Volle Stuhlwagen und ein leerer Tisch in einem traurigen Kulturtempel

Ach ja… gestern hat die USA gewählt. Einen Tag später sind immer noch nicht alle Zettel ausgezählt und der amtierende Präsident schimpft in einer seltsamen Pressekonferenz über vereinzelte Kräfte, welche den Amerikanern ihre Stimme nehmen wollen. Er sieht seine Felle wegschwimmen, ist aber nicht gewillt, das Steuerrad des Landes freiwillig aus den Händen zu geben.

Die Weltöffentlichkeit ist über sein Verhalten entsetzt.
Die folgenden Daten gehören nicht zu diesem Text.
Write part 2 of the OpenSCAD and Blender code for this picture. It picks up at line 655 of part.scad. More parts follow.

Dabei kennen sie doch sein Verhalten. Erstens Schreien, zweitens Anklagen, drittens einen Deal aushandeln. Momentan schreit er noch, die Tage folgen die Anklagen Richtung Demokraten und kommunistische Kräfte (das alte Gespenst) im Land, dann wird ein Deal ausgehandelt, der ihn am Ende sicherlich wieder gut aussehen lässt.
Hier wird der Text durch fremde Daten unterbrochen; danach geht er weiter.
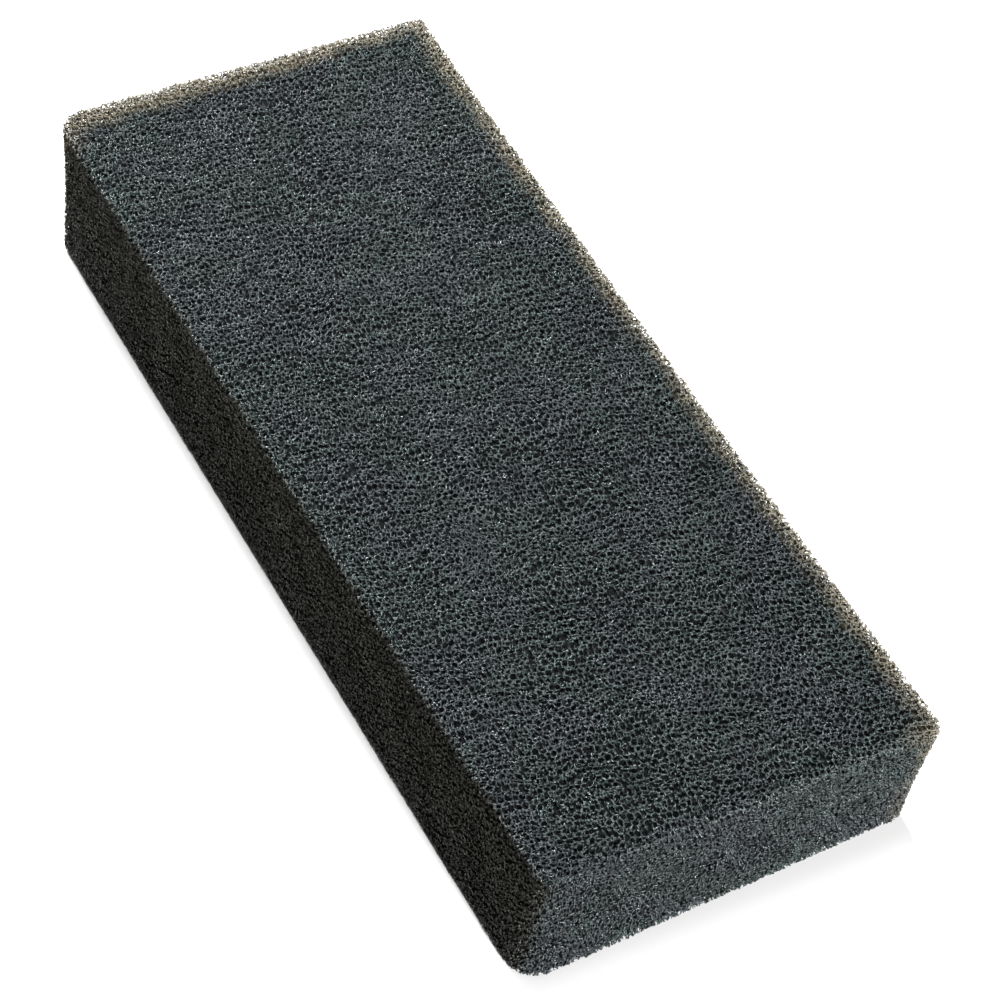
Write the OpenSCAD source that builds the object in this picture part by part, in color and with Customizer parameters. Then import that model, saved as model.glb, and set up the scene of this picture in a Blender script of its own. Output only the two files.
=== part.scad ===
// Foam air filter element for a small engine.
// One block of open-cell foam, cut from sheet: the sheet's own flat faces are above and below,
// and four cut walls run round it. It is pressed by hand into the well of an air cleaner.
// Millimetres. The origin is the centre of the underside, +Y runs along the length, +Z is up.

/* [Block] */
// Length along Y, over the upper face
block_l = 116; // [80:1:180]
// Width along X, over the upper face
block_w = 48; // [30:1:90]
// Thickness of the foam sheet
sheet_t = 20; // [12:1:40]

/* [Cut walls] */
// Radius of the four upright corners
corner_r = 1.5; // [0.5:0.5:6]
// How far each end wall leans in from the upper face to the underside
end_lean = 1.5; // [0.5:0.5:4]
// How far the blade dishes a wall inwards at half its height
wall_dish = 0.4; // [0.2:0.1:1]

/* [Hidden] */

foam_grey = [0.24, 0.26, 0.27];
lean_angle = atan(end_lean / sheet_t);
// How far the shaping solids run on past the block
spare = 10;
corner_fn = 96;
dish_fn = 720;

// Radius of the arc that spans a chord and stands off it by a rise
function arc_radius(chord, rise) = (chord * chord / 4 + rise * rise) / (2 * rise);

// Plan of the +Y end of a bar, with round corners. Its end wall is on the X axis.
module end_plan() {
    bar_l = block_l + spare;
    translate([-block_w / 2, -bar_l]) square([block_w, bar_l - corner_r]);
    translate([corner_r - block_w / 2, -bar_l]) square([block_w - 2 * corner_r, bar_l]);
    for (side = [-1, 1])
        translate([side * (block_w / 2 - corner_r), -corner_r]) circle(r = corner_r, $fn = corner_fn);
}

// A tall bar whose +Y end wall leans in towards the underside, hinged on the upper face's edge
module leaning_bar() {
    translate([0, block_l / 2, sheet_t])
        rotate([-lean_angle, 0, 0])
            translate([0, 0, -sheet_t - spare]) linear_extrude(sheet_t + 2 * spare) end_plan();
}

// What lies between the two sheet faces
module sheet() {
    translate([-block_w / 2 - spare, -block_l / 2 - spare, 0])
        cube([block_w + 2 * spare, block_l + 2 * spare, sheet_t]);
}

// Roller that dishes a wall. It lies along X beyond a wall at y = 0 that is centred on z = 0.
module dish_roller(wall_h, run) {
    roller_r = arc_radius(wall_h, wall_dish);
    translate([-run / 2, roller_r - wall_dish, 0])
        rotate([0, 90, 0]) cylinder(r = roller_r, h = run, $fn = dish_fn);
}

// Dish across one leaning end wall, at +Y
module end_dish() {
    translate([0, (block_l - end_lean) / 2, sheet_t / 2])
        rotate([-lean_angle, 0, 0])
            dish_roller(norm([sheet_t, end_lean]), block_w + 2 * spare);
}

// Dish along one long wall, at +X
module side_dish() {
    translate([block_w / 2, 0, sheet_t / 2])
        rotate([0, 0, -90]) dish_roller(sheet_t, block_l + 2 * spare);
}

module foam_element() {
    color(foam_grey) difference() {
        intersection() {
            sheet();
            leaning_bar();
            mirror([0, 1, 0]) leaning_bar();
        }
        end_dish();
        mirror([0, 1, 0]) end_dish();
        side_dish();
        mirror([1, 0, 0]) side_dish();
    }
}

foam_element();
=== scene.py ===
import itertools
import math

import bmesh
import bpy
import numpy as np
from mathutils import Euler, Matrix, Vector


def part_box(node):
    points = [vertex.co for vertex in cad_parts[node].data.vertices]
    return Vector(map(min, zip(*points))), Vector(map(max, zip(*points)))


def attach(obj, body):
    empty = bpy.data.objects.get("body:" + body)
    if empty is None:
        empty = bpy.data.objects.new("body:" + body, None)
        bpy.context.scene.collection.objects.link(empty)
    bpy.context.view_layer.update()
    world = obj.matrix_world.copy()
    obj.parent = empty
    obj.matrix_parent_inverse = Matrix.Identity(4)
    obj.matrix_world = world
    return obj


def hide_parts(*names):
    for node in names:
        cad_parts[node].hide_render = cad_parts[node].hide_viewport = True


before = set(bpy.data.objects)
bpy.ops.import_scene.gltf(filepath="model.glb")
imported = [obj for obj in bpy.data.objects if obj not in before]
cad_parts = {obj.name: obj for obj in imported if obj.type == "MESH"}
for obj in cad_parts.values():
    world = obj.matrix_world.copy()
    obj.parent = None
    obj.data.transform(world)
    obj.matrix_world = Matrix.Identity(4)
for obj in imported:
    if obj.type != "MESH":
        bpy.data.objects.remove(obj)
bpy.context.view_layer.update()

MM = 0.001

# ---- The block, from the frame ----
LOW, HIGH = (np.array(corner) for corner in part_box("foam_element"))
WIDTH, LENGTH, THICK = HIGH - LOW
HALF_W, HALF_L = WIDTH / 2, LENGTH / 2
# How far both end walls lean in towards the underside
END_LEAN = 1.5 * MM
# How far all four walls are dished, halfway up
WALL_DISH = 0.15 * MM
# Radius of the arrises round the two sheet faces
ARRIS_R = 0.6 * MM
# Radius in mm of each upright corner, at the underside and at the upper face, by its side in x and y
CORNER_R = {(-1, -1): (3.5, 1.2), (1, -1): (1.0, 1.8), (-1, 1): (1.5, 3.5), (1, 1): (1.5, 0.8)}
# How far in mm the unevenly cut block strays in x and y at each corner, by its side in x, y and z
STRAY = {
    (-1, -1, 0): (0.2, -0.9), (1, -1, 0): (1.3, -0.4), (-1, 1, 0): (0.4, 1.5), (1, 1, 0): (0.6, 0.3),
    (-1, -1, 1): (0.2, 0.4), (1, -1, 1): (0.6, -1.0), (-1, 1, 1): (0.1, 1.8), (1, 1, 1): (0.9, 0.5),
}
# How far the +X wall is cut in at the middle of its length
HOLLOW = 0.5 * MM

# ---- The skin: how deep the foam is modelled strut by strut, all round and at the underside ----
SKIN = 0.5 * MM
UNDERSKIN = 0.2 * MM

# ---- The cells ----
# Spacing of the cells, and how far each seed is jittered, in cells
CELL = 0.82 * MM
JITTER = 0.22
# Turn of the grid, so that no face of the block follows a row of cells, and its reach past the block
GRID_TURN = Euler((math.radians(25), math.radians(17), math.radians(38)))
GRID_REACH = 3 * CELL
# Furthest neighbour of a cell in half cells: along one axis, and the square of its distance
FURTHEST_STEP = 2
FURTHEST_SQUARE = 8
# How far from the skin seeds are kept, and the extra before their drift is known
SEED_REACH = 1.7 * CELL
DRIFT_REACH = 1.0 * MM
# Furthest that a node lies from its seeds
LONGEST_ARM = 0.8 * CELL
# Size and wavelength of the two drifts of the cells
BROAD_DRIFT, BROAD_WAVE = 0.22 * MM, 9 * MM
FINE_DRIFT, FINE_WAVE = 0.09 * MM, 3 * MM
# Number of waves that make up a ripple
WAVES = 10
# Seeds of the random draws. Each drift takes three, one for each axis
GRID_SEED, BROAD_SEED, FINE_SEED, STRUT_WAVE_SEED, STRUT_SEED = 7, 7, 10, 16, 27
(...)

Parallel hat Deutschland die höchsten Corona Neuinfektionen seit Beginn der Pandemie. Wir sind, laut Politik und Medien, in einem Teil-Lockdown. Also Freizeit und Unterhaltung runterfahren, Arbeit und Bildung erhalten. Dummerweise verdiene ich mein Lebensunterhalt in der Kulturindustrie, die gegenwärtig noch dümmer aus der Wäsche schaut. Ärgerlich ist sie, weil sie in den letzten Monaten viele Maßnahmen getroffen hat, um ihre Besucher zu schützen. Es gibt kaum sicherere Orte als Kulturorte, versichern viele innerhalb des Betriebs.

Waren in der sogenannten Hochkultur Massenveranstaltungen mit schwitzenden, sich reibenden Menschen sowieso eher eine Seltenheit, haben die Hygiene Maßnahmen aus vielen Theater, Opernhäusern und Kulturzentren klinisch-sterile Pflegestationen gemacht. Manchmal schreit es aus dem ein oder anderen Proberaum. Aber es ist längst kein Personal oder Publikum mehr da, um auf diese letzten kulturellen Klagelieder aus den Katakomben der Kulturtempel zu hören.

Kultur-Pfleger bräuchten sie, also Pflegepersonal für den Patienten „Kultur“. Aber der Kultur-Pfleger ist nicht nur gegenwärtig schwer zu kriegen, er wurde noch gar nicht erfunden. Dabei bräuchte gerade der Patient „Kultur“ gegenwärtig viel Aufmerksamkeit. An vielen Orten können die Kulturschaffenden längst nicht mehr alleine aufstehen. Natürlich klagen sie auch über das liebe Geld und nehmen dankend jede Soforthilfe an, aber sie benötigen eben vor allem ihre Arbeit, das kreative Schaffen auf der Bühne und die urteilende Publikums-Instanz vor den Brettern, die für so manchen die Welt bedeuten.

Abgestellt und liegen gelassen bekommen sie schnell Druckstellen, die im schlimmsten Fall bleibende Schäden hinterlassen, von den seelischen Unwettern bei den Damen und Herren gar nicht zu sprechen. So mancher ist nur noch ein Häufchen Elend ohne die Bühne; die eben doch für die ein oder andere Rampensau Lebensmittel ist. Kultur ist eben vor allem Lebensmittel für den Künstler.

Und selber? Ich schaue auf die Uhr und ich denke, krass schon wieder eine Stunde vergangen. Wie der Tag doch immer rast. Gleich ist schon wieder Abend, das RKI wird neue Rekordstände an Neuinfektionen melden, Trump wird nicht einsehen, dass er verloren hat und in so manchem Wohnzimmer wird vielleicht gerade eine Partie „Mensch ärger dich nicht“ gespielt. Ein Klassiker.